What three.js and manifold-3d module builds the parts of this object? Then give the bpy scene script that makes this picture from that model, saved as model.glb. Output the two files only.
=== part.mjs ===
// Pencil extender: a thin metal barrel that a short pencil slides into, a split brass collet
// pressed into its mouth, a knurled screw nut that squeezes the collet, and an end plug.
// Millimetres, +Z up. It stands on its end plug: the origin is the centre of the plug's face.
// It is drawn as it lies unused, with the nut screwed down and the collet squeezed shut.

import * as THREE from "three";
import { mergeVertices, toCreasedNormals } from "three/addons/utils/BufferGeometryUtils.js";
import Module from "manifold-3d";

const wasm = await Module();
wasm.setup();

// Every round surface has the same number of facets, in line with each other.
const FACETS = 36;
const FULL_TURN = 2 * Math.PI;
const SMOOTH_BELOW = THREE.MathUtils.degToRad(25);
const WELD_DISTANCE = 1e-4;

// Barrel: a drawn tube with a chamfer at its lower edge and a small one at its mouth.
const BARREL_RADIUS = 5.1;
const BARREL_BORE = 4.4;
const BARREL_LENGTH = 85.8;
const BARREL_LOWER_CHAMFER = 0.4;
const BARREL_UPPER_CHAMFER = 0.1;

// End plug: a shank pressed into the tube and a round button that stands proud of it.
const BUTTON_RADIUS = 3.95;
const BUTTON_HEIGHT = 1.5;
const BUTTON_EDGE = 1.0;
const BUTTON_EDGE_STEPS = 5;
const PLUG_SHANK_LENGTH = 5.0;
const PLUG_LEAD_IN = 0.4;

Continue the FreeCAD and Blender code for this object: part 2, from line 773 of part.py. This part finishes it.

┄┄┄┄┄┄┄┄┄┄

Given problem
The records above should all be quoted exactly, please.

Solved problem
What three.js and manifold-3d module builds the parts of this object? Then give the bpy scene script that makes this picture from that model, saved as model.glb. Output the two files only.
=== part.mjs ===
// Pencil extender: a thin metal barrel that a short pencil slides into, a split brass collet
// pressed into its mouth, a knurled screw nut that squeezes the collet, and an end plug.
// Millimetres, +Z up. It stands on its end plug: the origin is the centre of the plug's face.
// It is drawn as it lies unused, with the nut screwed down and the collet squeezed shut.

import * as THREE from "three";
import { mergeVertices, toCreasedNormals } from "three/addons/utils/BufferGeometryUtils.js";
import Module from "manifold-3d";

const wasm = await Module();
wasm.setup();

// Every round surface has the same number of facets, in line with each other.
const FACETS = 36;
const FULL_TURN = 2 * Math.PI;
const SMOOTH_BELOW = THREE.MathUtils.degToRad(25);
const WELD_DISTANCE = 1e-4;

// Barrel: a drawn tube with a chamfer at its lower edge and a small one at its mouth.
const BARREL_RADIUS = 5.1;
const BARREL_BORE = 4.4;
const BARREL_LENGTH = 85.8;
const BARREL_LOWER_CHAMFER = 0.4;
const BARREL_UPPER_CHAMFER = 0.1;

// End plug: a shank pressed into the tube and a round button that stands proud of it.
const BUTTON_RADIUS = 3.95;
const BUTTON_HEIGHT = 1.5;
const BUTTON_EDGE = 1.0;
const BUTTON_EDGE_STEPS = 5;
const PLUG_SHANK_LENGTH = 5.0;
const PLUG_LEAD_IN = 0.4;

Continue the FreeCAD and Blender code for this object: part 2, from line 773 of part.py. This part finishes it.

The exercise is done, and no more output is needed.